Sul caso è intervenuto persino lo stesso Blocher, che si è espresso nei seguenti termini: «Queste cose non si possono vietare, ma io non lo avrei fatto». Non è la prima volta che il pensionato Maurer si prende la libertà di dire la sua, dopo aver lasciato il Governo ormai più di due anni fa. Lo ha fatto di recente anche con un’inserzione a pagamento pubblicata a tutta pagina sulla «NZZ» dello scorso 11 gennaio. Il titolo di questo articolo ricalca quanto dichiarato nel video inviato ad Alice Weidel: La nostra libertà è in pericolo. Per Maurer i rischi si annidano nella nostra vicinanza all’Unione europea e alla Nato. L’ex ministro se l’è poi presa anche con la cultura «woke», la politica in difesa del clima e con Greta Thunberg. E qui val la pena di passare al neo vice-presidente degli Stati Uniti James David Vance. Una decina di giorni fa il numero due della Casa Bianca ha tenuto un discorso a Monaco di Baviera, dicendo su per giù le stesse cose di Ueli Maurer. Anche a detta di Vance la libertà e la democrazia in Europa sono in pericolo, in particolare perché i responsabili politici ascoltano sempre meno la voce della popolazione e cercano di escludere movimenti come quello dell’Alternative für Deutschland. A suo dire i rischi per la democrazia sono maggiori in Europa di quanto non lo possano essere in Cina o in Russia, Paesi che, aggiungiamo noi, fanno pensare a delle dittature.

Pure Vance ha parlato di Greta Thunberg, affermando: «Noi ce la siamo sopportata, voi adesso sopportatevi per qualche mese Elon Musk». Nel suo complesso il discorso del vice di Trump ha raccolto il parere positivo di Karin Keller-Sutter. La presidente della Confederazione era presente a Monaco e in un’intervista al quotidiano romando «Le Temps» ha affermato che le parole di Vance rientrano in una visione liberale del mondo, in sintonia con la democrazia diretta elvetica. I propositi della presidente della Confederazione hanno a loro volta fatto discutere in Svizzera, tra chi ha difeso le sue parole e chi invece le ha criticate aspramente, tra questi anche un altro ex consigliere federale, il vallesano Pascal Couchepin, anche lui esponente del PLR come Keller-Sutter. Ma non è finita qui perché mercoledì scorso la presidente della Confederazione è intervenuta anche durante la trasmissione «Infrarouge» della radio-televisione romanda. Karin Keller-Sutter ha voluto precisare i suoi propositi, affermando di aver commentato soltanto un aspetto del discorso di Vance, quello relativo alla vicinanza tra autorità e popolazione. «Alcuni sviluppi che osserviamo oggi nelle nostre società sono forse dovuti anche a questa mancanza di ascolto», ha fatto notare la ministra delle finanze, che ha voluto commentare pure il ritorno di Donald Trump alla Casa Bianca: «Il suo è un sistema di annunci, un sistema-choc. Si dicono delle cose e poi si guarda l’effetto che fa».

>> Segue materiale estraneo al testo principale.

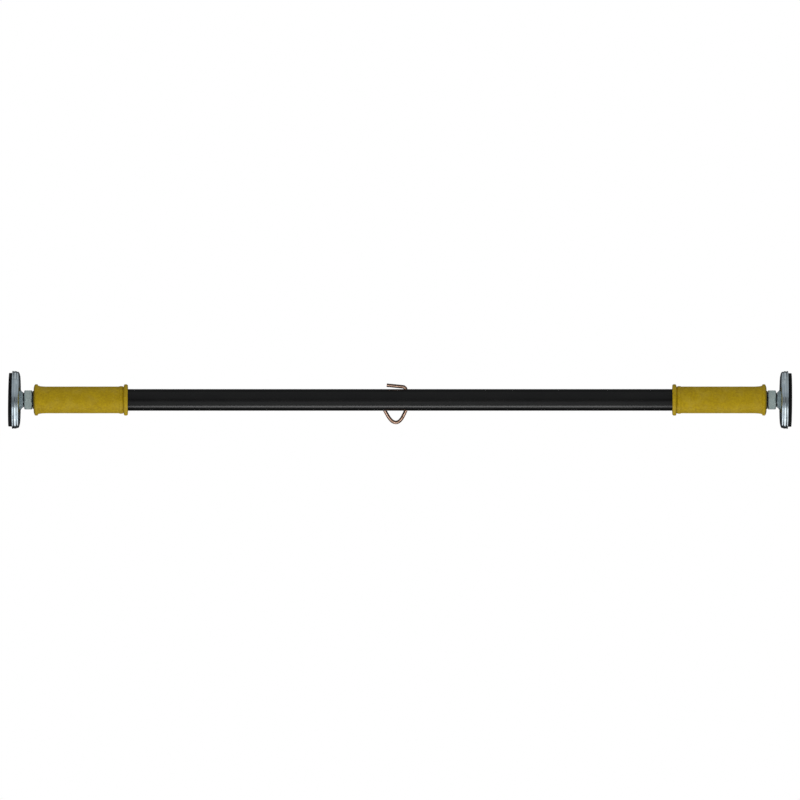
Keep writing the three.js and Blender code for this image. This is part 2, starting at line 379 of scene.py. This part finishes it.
def zinc_plate(name, dull_r=0):
    """Bright zinc, duller and greyer within a radius of the axis, in millimetres."""
    s = Surface(name, Metallic=1)
    turned_place = s.along_and_out()
    rings = s.noise(0.35, turned_place, detail=5, roughness=0.7)
    bands = s.noise(2.2, turned_place, detail=2)
    cloud = s.noise(9, detail=4, roughness=0.55)
    spots = s.noise(0.8, detail=3, roughness=0.7)
    colour = s.blend(s.between(cloud, 0.35, 0.65), (0.6, 0.7, 0.77), (0.68, 0.76, 0.79))
    colour = s.blend(s.between(bands, 0.45, 0.7, 0, 0.45), colour, (0.54, 0.66, 0.75))
    colour = s.blend(s.between(spots, 0.66, 0.78, 0, 0.5), colour, (0.36, 0.41, 0.43))
    rough = s.between(cloud, 0.3, 0.7, 0.12, 0.2)
    rough = s.maths("ADD", rough, s.between(rings, 0.3, 0.7, -0.03, 0.04))
    normal = s.bump(rings, 0.007)
    normal = s.bump(spots, 0.004, under=normal)
    if dull_r:
        fading = 2
        out = s.add("ShaderNodeSeparateXYZ", {0: turned_place}).outputs["Y"]
        dull = s.between(out, dull_r * MM, (dull_r + fading) * MM, 1, 0)
        colour = s.blend(dull, colour, (0.3, 0.38, 0.41))
        rough = s.maths("ADD", rough, s.maths("MULTIPLY", dull, 0.14))
        s.finish(Metallic=s.maths("SUBTRACT", 1, s.maths("MULTIPLY", dull, 0.7)))
    return s.finish(Base_Color=colour, Roughness=rough, Normal=normal)


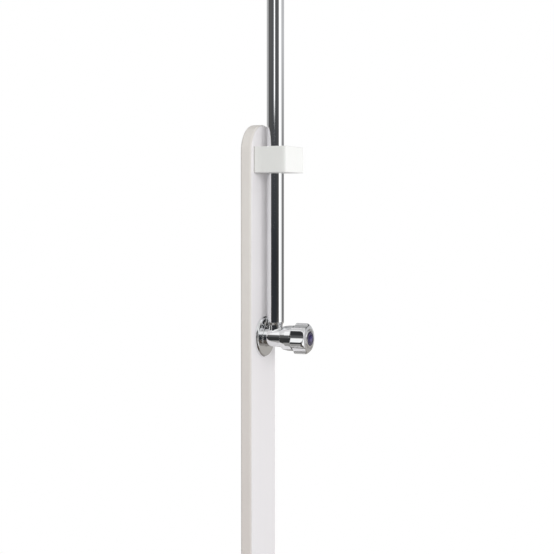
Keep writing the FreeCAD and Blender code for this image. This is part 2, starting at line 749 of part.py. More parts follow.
def valve_body():
    body = new_body("valve_body", (ZERO, pipe_y, size("valveHeight")))
    offset = size("pipeOffset")

    def along(corners):
        """Turns (reach from the post's face, radius) into places from the pipe's axis."""
        return [(offset - reach, radius) for reach, radius in corners]

    barrel = new_sketch(body, "YZ_Plane")
    shank = size("shankRadius")
    relief = nut_rear - "shankReliefWidth"
    outline(barrel, along([
        (shank_rear, 0), (shank_rear, shank), (relief, shank), (relief, shank - "shankReliefDepth"),
        (nut_rear, shank - "shankReliefDepth"), (nut_rear, shank), (size("gasketThickness"), shank),
        (size("gasketThickness"), "flangeRadius"), (flange_front, "flangeRadius"),
        (flange_front, "barrelRadius"), (hub_front - "hubLength", "barrelRadius"),
        (hub_front, "hubRadius"), (hub_front, "barrelRadius"),
        (size("barrelFront"), "barrelRadius"), (size("barrelFront"), 0)]))
    revolve(body, barrel, "H_Axis")
    neck = new_sketch(body, "XZ_Plane")
    foot = size("neckHeight")
    outline(neck, [(0, 0), ("neckRadius", 0), ("neckRadius", foot - "neckFlare"),
                   ("neckCollarRadius", foot)]
            + spigot_corners(foot, 1)[:-1] + [(0, foot + "spigotLength")])
    revolve(body, neck)
    passage = new_sketch(body, "YZ_Plane")
    filter_seat = shank_rear + "filterThickness"
    outline(passage, along([
        (shank_rear - PAST, 0), (shank_rear - PAST, size("filterRadius") + "slip"),
        (filter_seat, size("filterRadius") + "slip"), (filter_seat, "inletRadius"),
        (size("seatReach"), "inletRadius"), (size("seatReach"), "chamberRadius"),
        (size("barrelFront") + PAST, "chamberRadius"), (size("barrelFront") + PAST, 0)]))
    groove(body, passage, "H_Axis")
    outlet = new_sketch(body, "XY_Plane")
    circle(outlet, 0, 0, spigot_bore)
    pocket(body, outlet, foot + size("spigotLength") * 2, reverse=True)
    spigot_grub_hole(body, foot + "grubDistance")
    named(spigot_seal("Riser_seal", ZERO, pipe_y, riser_foot, 1), "riser_seal")
    named(grub_screw("Riser_screw", (ZERO, pipe_y, riser_foot + "grubDistance")), "riser_screw")


def rose():
    """The flat cover plate with its rounded rim, a thin shell."""
    edge = size("roseRadius")
    collar = size("barrelRadius") + "boreClearance"
    top = size("roseHeight")
    wall = size("roseWall")
    flat = edge - "roseRound"
    shoulder = top - "roseRound"
    centre = (flat, shoulder)
    turned("rose", on_valve_axis, FRONTWARD, [
        (edge - wall, ZERO), (edge, ZERO), (edge, shoulder, centre, 1), (flat, top),
        (collar, top), (collar, top - wall), (flat, top - wall, centre, -1),
        (edge - wall, shoulder)])


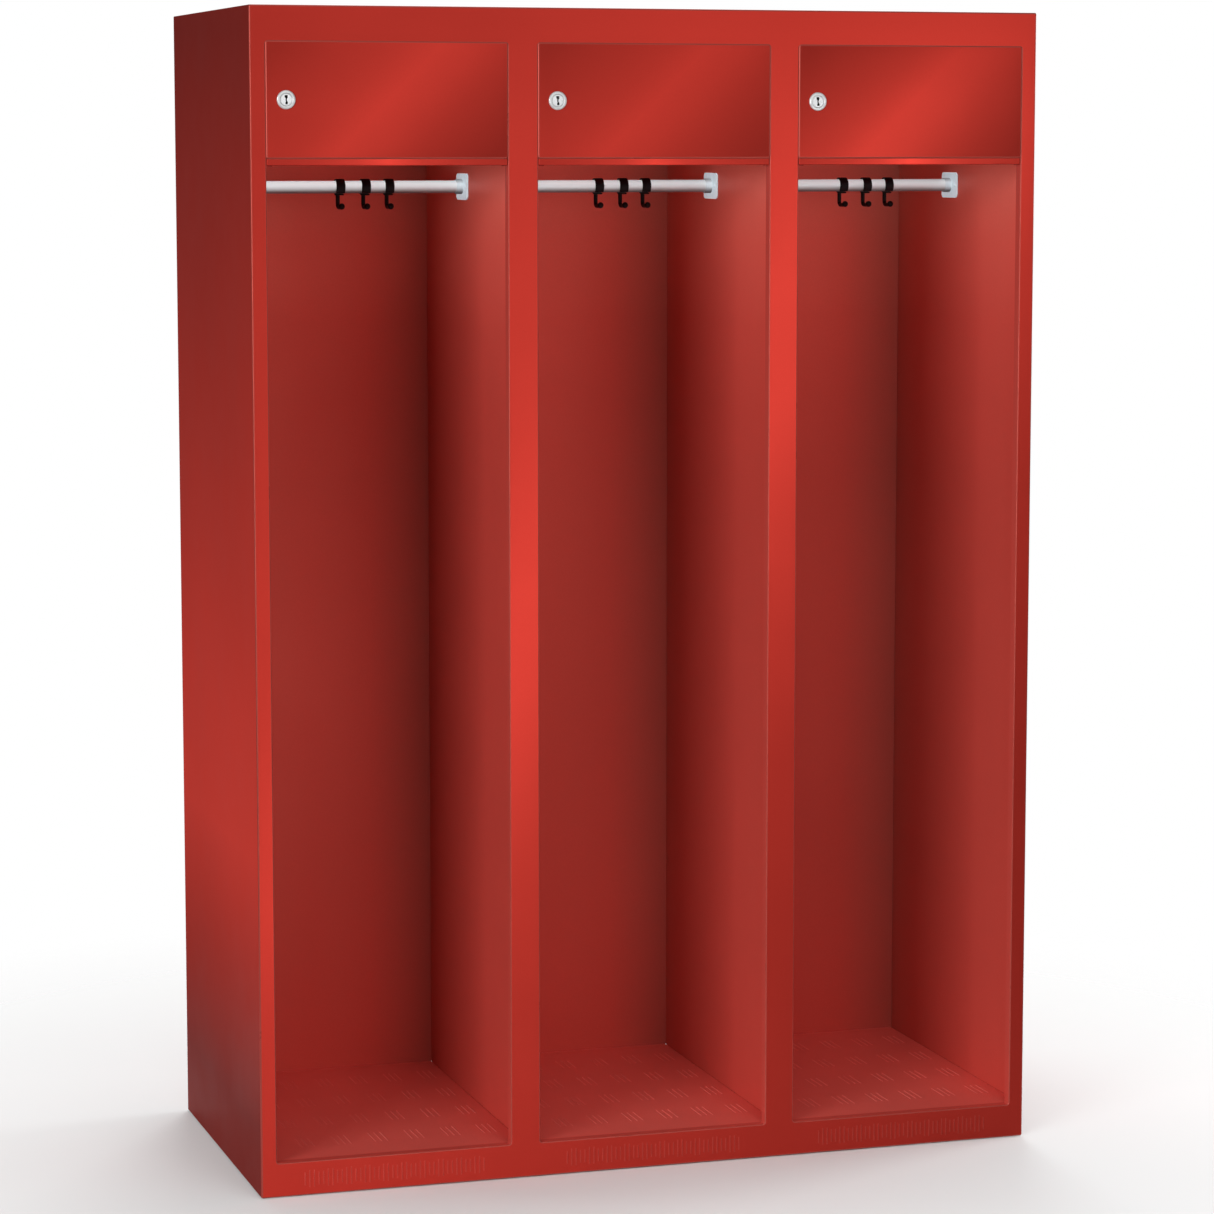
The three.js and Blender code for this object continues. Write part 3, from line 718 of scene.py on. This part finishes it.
def back():
    """Three plain sheets between the side panels' returns, riveted to partitions, shelves and base."""
    outer_y = BACK - 1.05 * MM
    half_joint, side_gap = 0.4 * MM, 1.4 * MM
    meshes = []
    for x in BAY_X:
        left = max(x - OPENING_PITCH / 2 + half_joint, -SIDE + side_gap)
        right = min(x + OPENING_PITCH / 2 - half_joint, SIDE - side_gap)
        shape = rectangle(left, right, FOOT, TOP - 12.2 * MM, 1.2 * MM)
        plate = slab(facing_rear(y=outer_y), shape, 0.9 * MM, 0.25 * MM)
        # Faces looking into the bays take the back coat, with painted light and shade; the others take the
        # plain coat.
        for polygon in plate.polygons:
            polygon.material_index = 1 if polygon.normal.y > -0.5 else 0
        meshes.append(plate)
        heights = [FIRST_RIVET + (LAST_RIVET - FIRST_RIVET) * k / (RIVETS - 1) for k in range(RIVETS)]
        for edge in (left + RIVET_INSET, right - RIVET_INSET):
            meshes += [rivet(edge, outer_y, z) for z in heights]
        for z in (SHELF_Z - 6 * MM, FLOOR_Z - 7 * MM):
            meshes += [rivet(x + step * CROSS_RIVET_PITCH, outer_y, z) for step in (-1, 0, 1)]
    piece("back", meshes, [red_back_painted_light_and_shade, red_roof, steel], "cabinet", ["back_panel"])


front_frame()
side_panels()
roof()
back()

# ---- Shelves and floors ------------------------------------------------------------------------------

MOUTH = HALF_OPENING - SEAM
BEHIND_STOP = FRONT + STOP_DEPTH + WALL + SEAM
REAR = high("left_floor").y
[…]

In ogni caso il nostro Paese è chiamato a ridefinire il suo posto nel mondo, ora dominato dal «nuovo sceriffo di Washington», come affermato sempre da JD Vance a Monaco di Baviera. «In questo contesto dobbiamo navigare nel miglior modo possibile per difendere i nostri interessi», ha fatto notare la ministra delle finanze, ricordando che in questi ultimi anni gli Stati Uniti sono diventati il primo mercato di esportazione per l’economia svizzera. Berna ha sicuramente tutto l’interesse a mantenere queste buone relazioni con la «Sister Republic» a stelle e strisce. Anche se su questo punto non è da escludere che Trump prima o poi voglia imporre dazi anche al nostro Paese, visto che la bilancia commerciale è al momento a vantaggio dell’economia svizzera. D’altro canto complessivamente il nostro partner principale è e rimane l’Unione europea, con cui stiamo cercando di portare a termine un nuovo pacchetto di accordi per il rinnovo della via bilaterale. Un’Europa però indebolita, con le due «locomotive» – Germania e Francia – alle prese con parecchi problemi interni e con l’Unione che si è fatta prendere in contropiede dalle mosse di Donald Trump sull’Ucraina e dall’apertura di un dialogo tra Washington e Mosca. Qui Karin Keller-Sutter è stata chiara, una pace si può ottenere solo con il coinvolgimento dell’Ucraina e anche dell’Unione europea. Una visione che in questo momento si pone in contrasto con quella statunitense. Diplomaticamente il Consiglio federale si ritrova dunque lì in bilico, tra le esigenze, del tutto imprevedibili, di Washington, e la necessità di conservare delle buone relazioni con i vicini europei. E con una parte dell’opinione pubblica svizzera che è di certo in sintonia con il pensiero di Maurer e anche con quello di JD Vance. In altri termini, l’onda d’urto del «nuovo sceriffo» si farà sentire anche tra le Alpi elvetiche.